医師日記

「美」にまつわる独り言です
水沼雅斉(みずぬま まさなり)

カラマーゾフ的美意識7

2007年01月22日 10時56分33秒 | Weblog
① 【イワンの言う入場券】

 現代の日本でも特に問題となっている幼児虐待・・・。

 有名な『大審問官』のシーンに入る前に、次兄イワンが無垢な三男アリョーシャに語ります。

 これが僕の頭にず~っとこびりついて離れません。

 イワンは本来は人類の苦悩について話すつもりでしたが、子供たちの苦悩にだけ話をしぼります。

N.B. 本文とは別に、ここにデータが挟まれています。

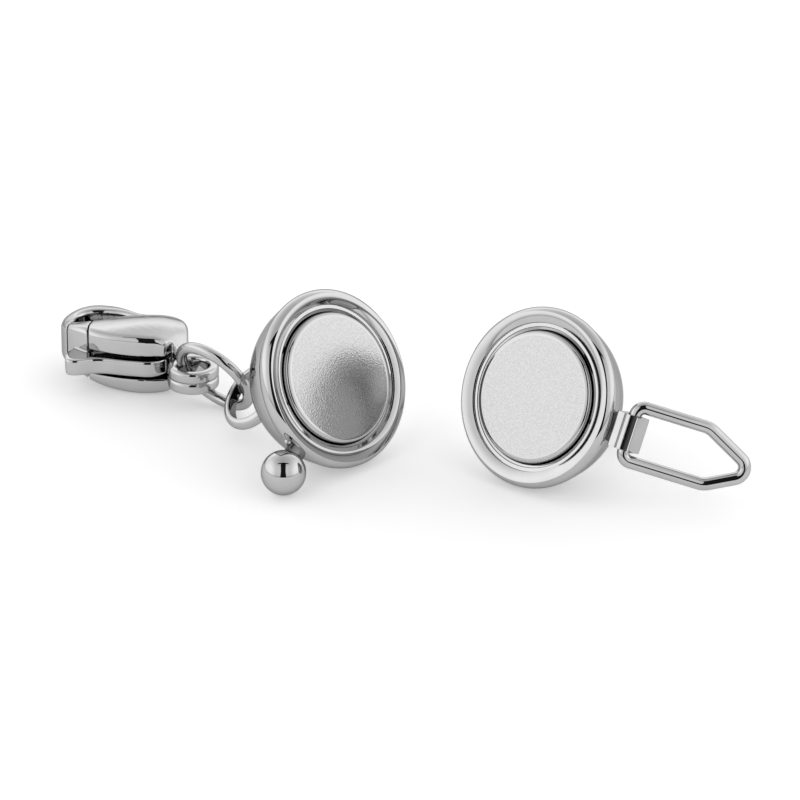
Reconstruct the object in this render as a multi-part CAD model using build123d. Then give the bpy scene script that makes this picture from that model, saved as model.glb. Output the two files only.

 どうして大人について語らおうとしないかは、「大人はいやらしくて愛に値しないこと以外に、大人は知恵の実を食べてしまったために、善悪を知り、『神のごとく』になり、今も食べ続けている」からだと・・・確かにその通りです。

 「子供たちは何も食べなかったから、今のところ何の罪もない。」

 「この地上で子供たちまでひどい苦しみを受けるとしたら、もちろんそれは自分の父親のせいだ。知恵の実を食べた父親の代わりに罰を受けている・・しかし、そんなのは別世界の考えで、この地上の人間には理解できず、罪のない者が、それもこんなに罪なき者が他人の代わりに苦しむなんて法はない。」

 ドストエフスキーも大変子供好きだったそうで、このくだりに反論はまったくありません。

 そしてイワンはたくさんの子供が実際に犠牲になった例をこれでもか、これでもかと挙げていきます。

 「人間の多くの者は一種特別な素質を供えているものだ。それは幼児虐待の嗜好」だそうです。

 その嗜好を持つ人たちは「いかにも教養豊かで人道的にふるまい、子供を痛めつけるのが大好きで、その意味では子供そのものを愛しているとさえ言える。」この表現が核心を突いてますよね。

 そして「この場合、まさに子供たちのかよわさが迫害者の心をそそり立てる。逃げ場もなく、頼るべき人もいない子供たちの天使のような信じやすい心、これが迫害者のいまわしい血を燃え上がらせる。もちろん、どんな人間の中にも、けだものがひそんでいる。怒りやすいけだもの、痛めつけられているいけにえの悲鳴に性的快感を催すけだもの、鎖から解き放れた抑制のきかぬけだもの、放蕩の末に・・・」・・・悲しいことです。

 イワンは、「大人の苦しみに関しては言わない。大人は知恵の実を食べてしまったんだから、大人なんぞ知っちゃいない。みんな悪魔にでもさらわれりゃいい。しかし、この子供たちはどうなんだ!」と主張するのです。